> **Problem details**:
From the listing that follows, extract every line and set it down unaltered.

Records from a data collection
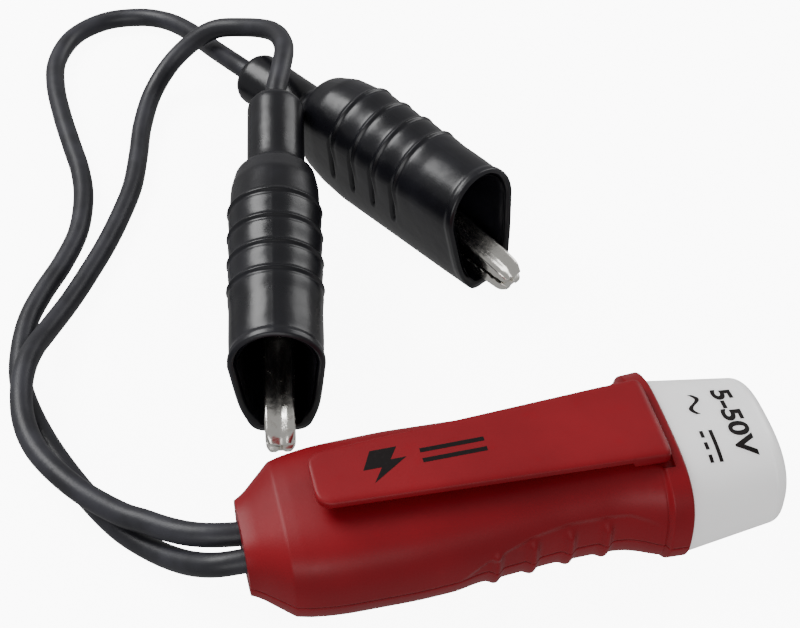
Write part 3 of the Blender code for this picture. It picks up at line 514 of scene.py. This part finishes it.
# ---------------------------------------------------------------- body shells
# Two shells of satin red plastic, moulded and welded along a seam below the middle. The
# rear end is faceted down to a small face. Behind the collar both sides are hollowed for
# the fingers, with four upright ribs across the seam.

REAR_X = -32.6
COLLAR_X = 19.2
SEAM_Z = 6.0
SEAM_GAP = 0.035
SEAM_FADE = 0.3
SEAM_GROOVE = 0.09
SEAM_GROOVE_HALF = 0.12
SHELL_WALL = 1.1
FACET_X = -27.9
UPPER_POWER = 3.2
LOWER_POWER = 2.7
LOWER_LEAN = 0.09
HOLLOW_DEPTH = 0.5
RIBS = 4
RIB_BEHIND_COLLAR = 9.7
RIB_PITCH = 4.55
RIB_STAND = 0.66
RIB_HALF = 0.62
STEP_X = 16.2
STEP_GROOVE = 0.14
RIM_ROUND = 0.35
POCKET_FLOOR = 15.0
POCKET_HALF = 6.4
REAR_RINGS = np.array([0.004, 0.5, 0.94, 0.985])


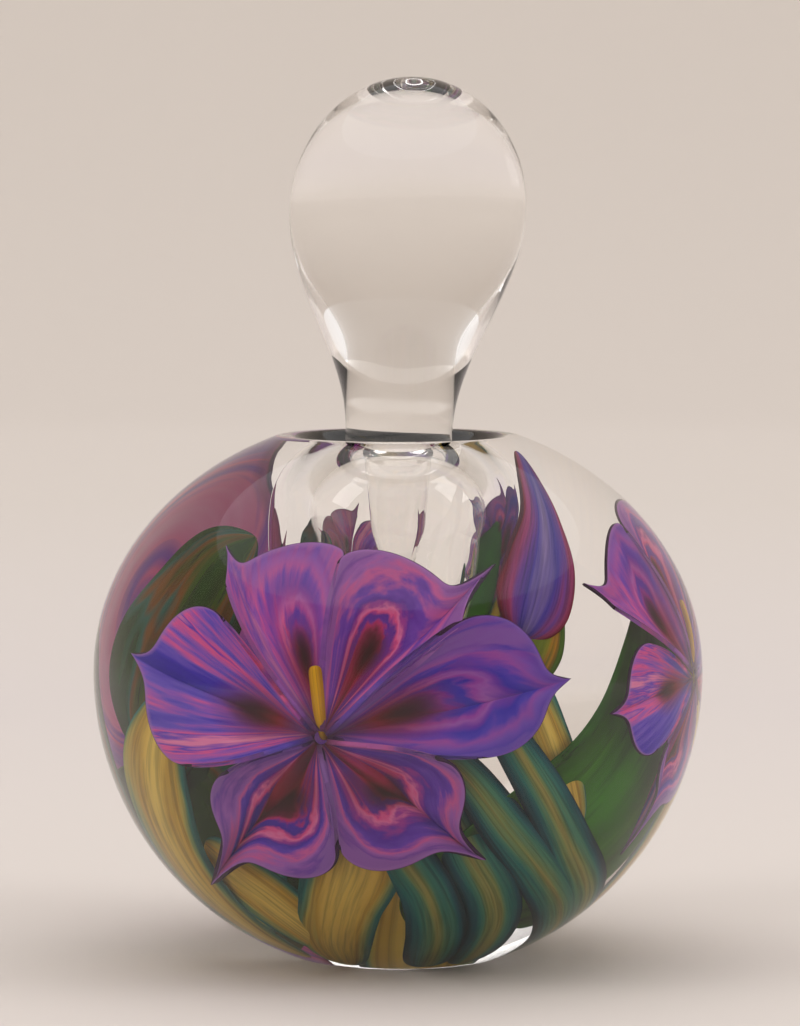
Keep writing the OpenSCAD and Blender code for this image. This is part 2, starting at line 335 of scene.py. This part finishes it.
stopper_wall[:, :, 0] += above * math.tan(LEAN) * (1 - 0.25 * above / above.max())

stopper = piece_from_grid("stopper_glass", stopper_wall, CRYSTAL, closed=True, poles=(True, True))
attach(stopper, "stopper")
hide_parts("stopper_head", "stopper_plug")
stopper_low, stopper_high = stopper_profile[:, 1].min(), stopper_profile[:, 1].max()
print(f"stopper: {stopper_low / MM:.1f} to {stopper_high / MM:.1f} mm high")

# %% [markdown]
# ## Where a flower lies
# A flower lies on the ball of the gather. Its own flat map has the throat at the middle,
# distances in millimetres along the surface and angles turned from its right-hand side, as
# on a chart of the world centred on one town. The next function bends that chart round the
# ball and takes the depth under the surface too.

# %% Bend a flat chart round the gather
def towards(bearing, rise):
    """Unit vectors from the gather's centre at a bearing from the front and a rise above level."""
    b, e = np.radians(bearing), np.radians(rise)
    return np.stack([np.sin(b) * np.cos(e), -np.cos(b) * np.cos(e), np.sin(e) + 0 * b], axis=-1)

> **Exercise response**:
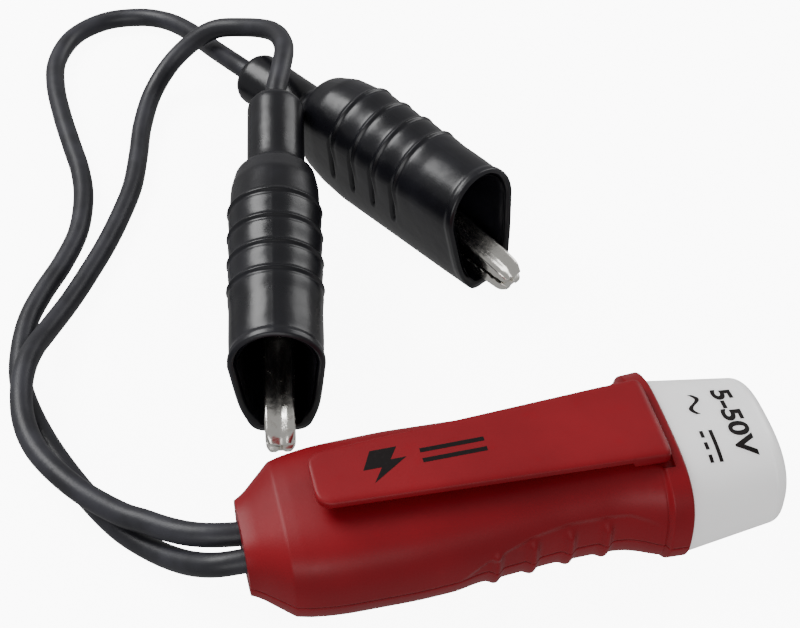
Write part 3 of the Blender code for this picture. It picks up at line 514 of scene.py. This part finishes it.
# ---------------------------------------------------------------- body shells
# Two shells of satin red plastic, moulded and welded along a seam below the middle. The
# rear end is faceted down to a small face. Behind the collar both sides are hollowed for
# the fingers, with four upright ribs across the seam.

REAR_X = -32.6
COLLAR_X = 19.2
SEAM_Z = 6.0
SEAM_GAP = 0.035
SEAM_FADE = 0.3
SEAM_GROOVE = 0.09
SEAM_GROOVE_HALF = 0.12
SHELL_WALL = 1.1
FACET_X = -27.9
UPPER_POWER = 3.2
LOWER_POWER = 2.7
LOWER_LEAN = 0.09
HOLLOW_DEPTH = 0.5
RIBS = 4
RIB_BEHIND_COLLAR = 9.7
RIB_PITCH = 4.55
RIB_STAND = 0.66
RIB_HALF = 0.62
STEP_X = 16.2
STEP_GROOVE = 0.14
RIM_ROUND = 0.35
POCKET_FLOOR = 15.0
POCKET_HALF = 6.4
REAR_RINGS = np.array([0.004, 0.5, 0.94, 0.985])


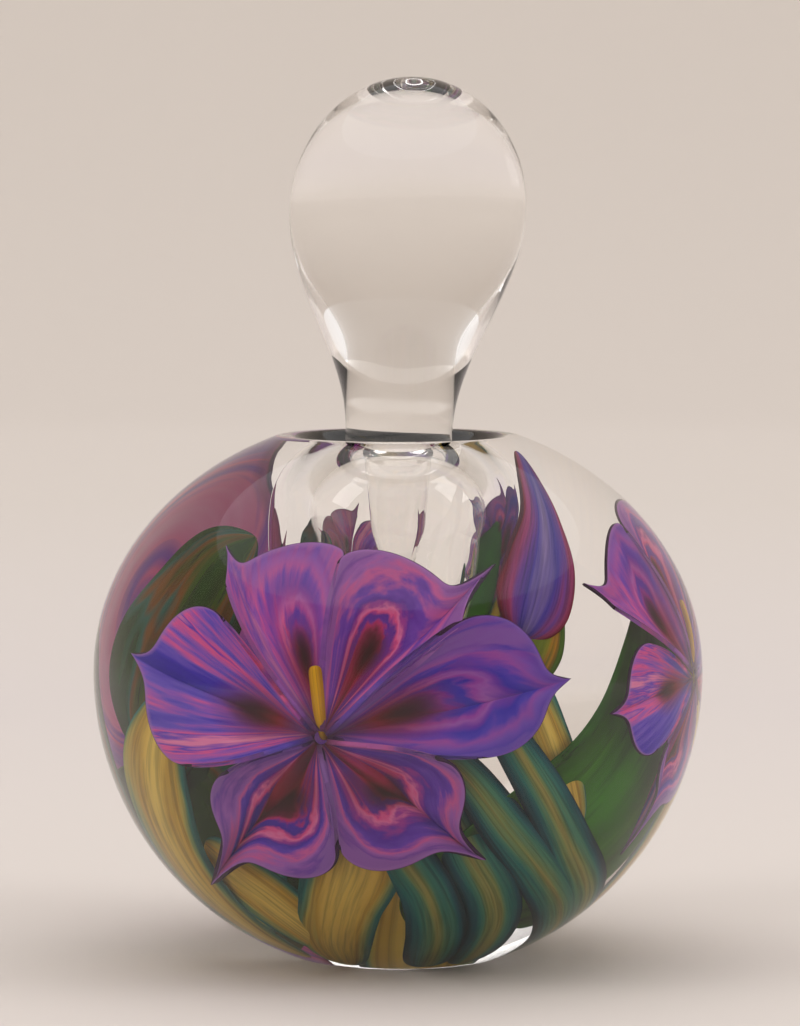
Keep writing the OpenSCAD and Blender code for this image. This is part 2, starting at line 335 of scene.py. This part finishes it.
stopper_wall[:, :, 0] += above * math.tan(LEAN) * (1 - 0.25 * above / above.max())

stopper = piece_from_grid("stopper_glass", stopper_wall, CRYSTAL, closed=True, poles=(True, True))
attach(stopper, "stopper")
hide_parts("stopper_head", "stopper_plug")
stopper_low, stopper_high = stopper_profile[:, 1].min(), stopper_profile[:, 1].max()
print(f"stopper: {stopper_low / MM:.1f} to {stopper_high / MM:.1f} mm high")

# %% [markdown]
# ## Where a flower lies
# A flower lies on the ball of the gather. Its own flat map has the throat at the middle,
# distances in millimetres along the surface and angles turned from its right-hand side, as
# on a chart of the world centred on one town. The next function bends that chart round the
# ball and takes the depth under the surface too.

# %% Bend a flat chart round the gather
def towards(bearing, rise):
    """Unit vectors from the gather's centre at a bearing from the front and a rise above level."""
    b, e = np.radians(bearing), np.radians(rise)
    return np.stack([np.sin(b) * np.cos(e), -np.cos(b) * np.cos(e), np.sin(e) + 0 * b], axis=-1)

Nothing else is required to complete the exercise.